Research and development

     1,477         1,147   

Sales and Marketing

     1,862         1,764   

General and administrative

     6,026         5,307   
  

 

 

    

 

 

 
   $ 10,112       $ 8,818   
  

 

 

    

 

 

 

 

( D ) Amortization of acquisition-related inventory step-up. The purchase accounting entries associated with our business acquisitions require us to record inventory at its fair value, which is sometimes greater than the previous book value of the inventory. Included in our GAAP presentation of cost of sales, the increase in inventory value is amortized to cost of sales over the period that the related product is sold. We exclude inventory step-up amortization from our non-GAAP measures because it is a non-cash expense that we do not believe is indicative of our ongoing operating results. We further believe that excluding this item from our non-GAAP results is useful to investors in that it allows for period-over-period comparability.

 

( E ) Acquisition / divestiture items. Included in our GAAP presentation of operating expenses, acquisition costs consist of external and incremental costs resulting directly from merger and acquisition activities such as legal, due diligence, and integration costs. Included in our GAAP presentation of non-operating income (loss), net, acquisition / divestiture items includes unusual acquisition, investment, or divestiture gains/losses such as adjustments to the fair value of earn-out liabilities, and gains/losses on acquisitions or divestitures of certain businesses and investments. Although we do numerous acquisitions, the costs that have been excluded from the non-GAAP measures are costs specific to particular acquisitions. These are one-time costs that vary significantly in amount and timing and are not indicative of our core operating performance.

 

( F ) Gain on an equity sale.

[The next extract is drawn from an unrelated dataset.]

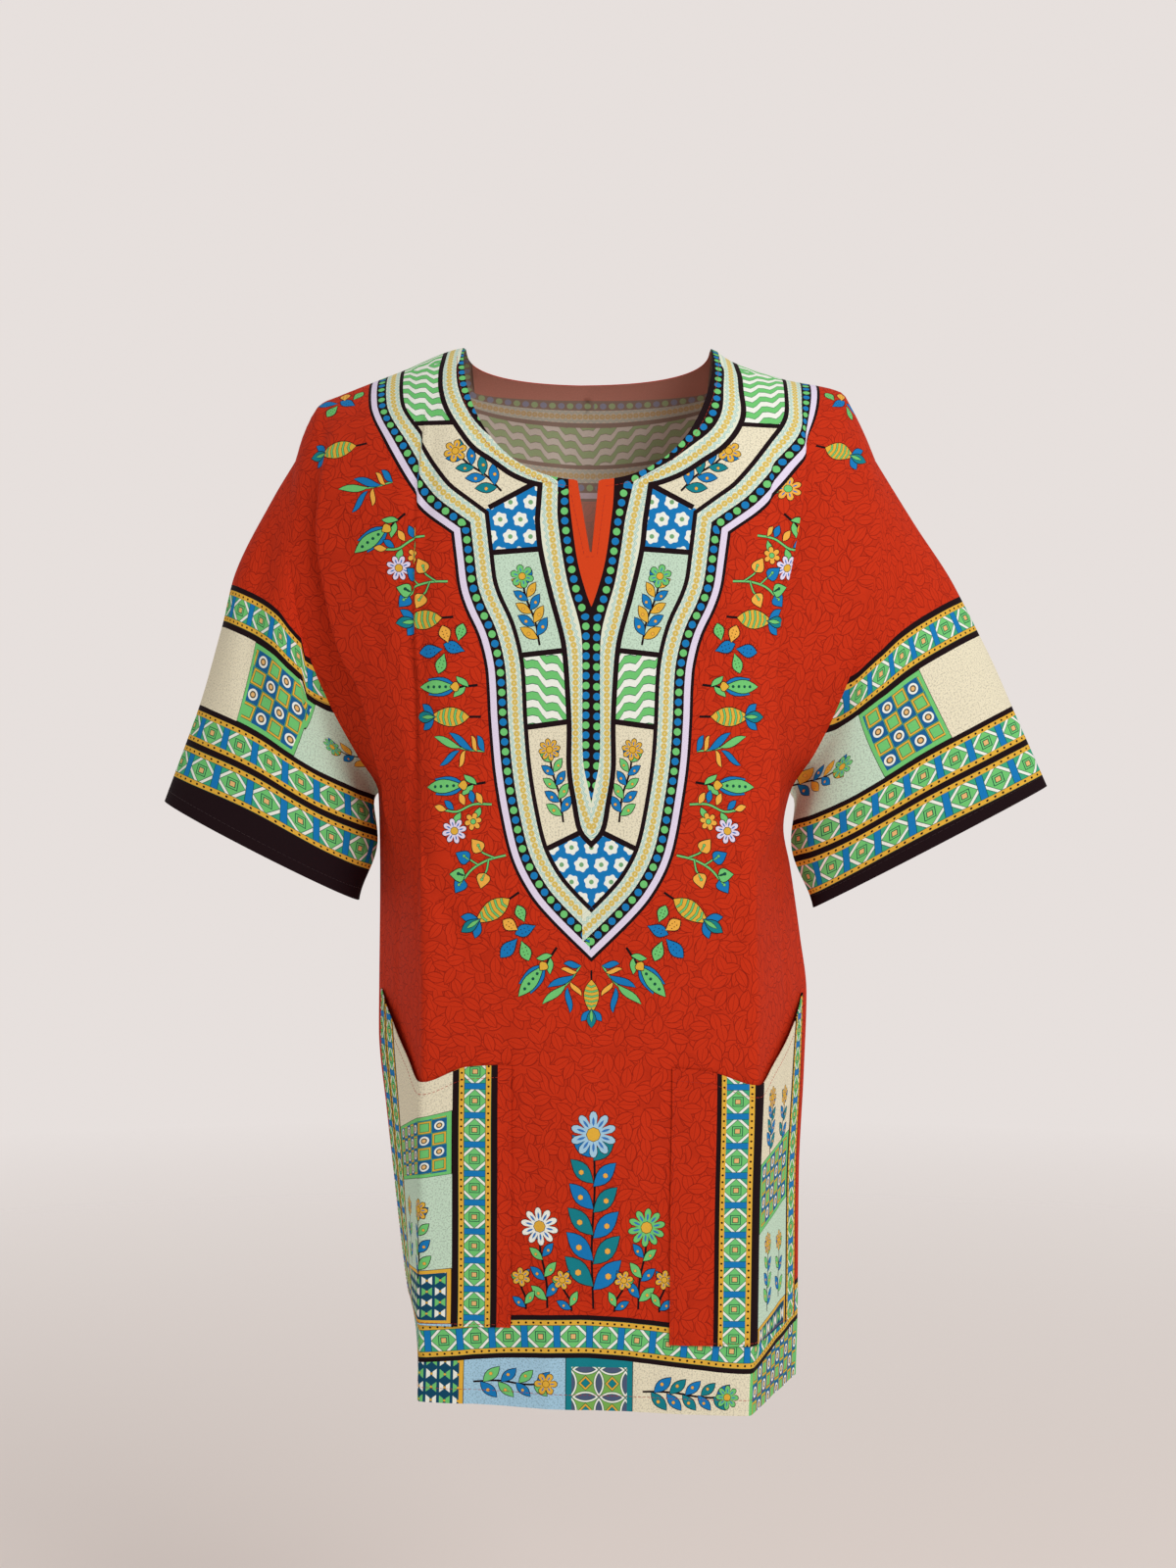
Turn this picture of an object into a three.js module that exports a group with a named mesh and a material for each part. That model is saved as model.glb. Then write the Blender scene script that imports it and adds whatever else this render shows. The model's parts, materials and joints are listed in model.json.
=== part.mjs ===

Included in our GAAP presentation of non-operating income, net this amount represents a gain on a partial equity sale of Virtual Site Solutions. We excluded the gain from our non-GAAP measures. We believe that investors benefit from excluding this item from our non-GAAP measures because it facilitates an evaluation of our non-operating income (loss) trends.

 

( G ) Non-GAAP items tax effected. This amount adjusts the provision for income taxes to reflect the effect of the non-GAAP items ( A )-( E ) on non-GAAP net income. We believe this information is useful to investors because it provides for consistent treatment of the excluded items in this non-GAAP presentation.

 

( H ) Tax on gain on an equity sale. This amount represents the tax effect of a gain on a partial equity sale of Virtual Site Solutions. We excluded this item as it represents the tax effect of a non-recurring gain. We believe that investors benefit from excluding this item from our non-GAAP income tax provision because it facilitates a comparison of the non-GAAP tax rate in the current period to the non-GAAP tax rates in prior periods.

 

( I ) GAAP and non-GAAP tax rate %. These percentages are defined as GAAP income tax provision as a percentage of GAAP income before taxes and non-GAAP income tax provision as a percentage of non-GAAP income before taxes. We believe that investors benefit from a presentation of non-GAAP tax rate percentage as a way of facilitating a comparison to non-GAAP tax rates in prior periods.

 

( J ) Stock-based compensation. The amounts consist of expenses for employee stock options and awards and purchase rights under our employee stock purchase plan. As referred to above we exclude stock-based compensation here because investors may view it as not reflective of our core operating performance as it is a non-cash expense. However, management does include stock-based compensation for budgeting and incentive plans as well as for reviewing internal financial reporting. We discuss our operating results by segment with and without stock-based compensation expense, as we believe it is useful to investors. Stock-based compensation not allocated to the reportable segments was approximately $4.1 million and $3.5 million for the first quarter of fiscal 2014 and 2013, respectively.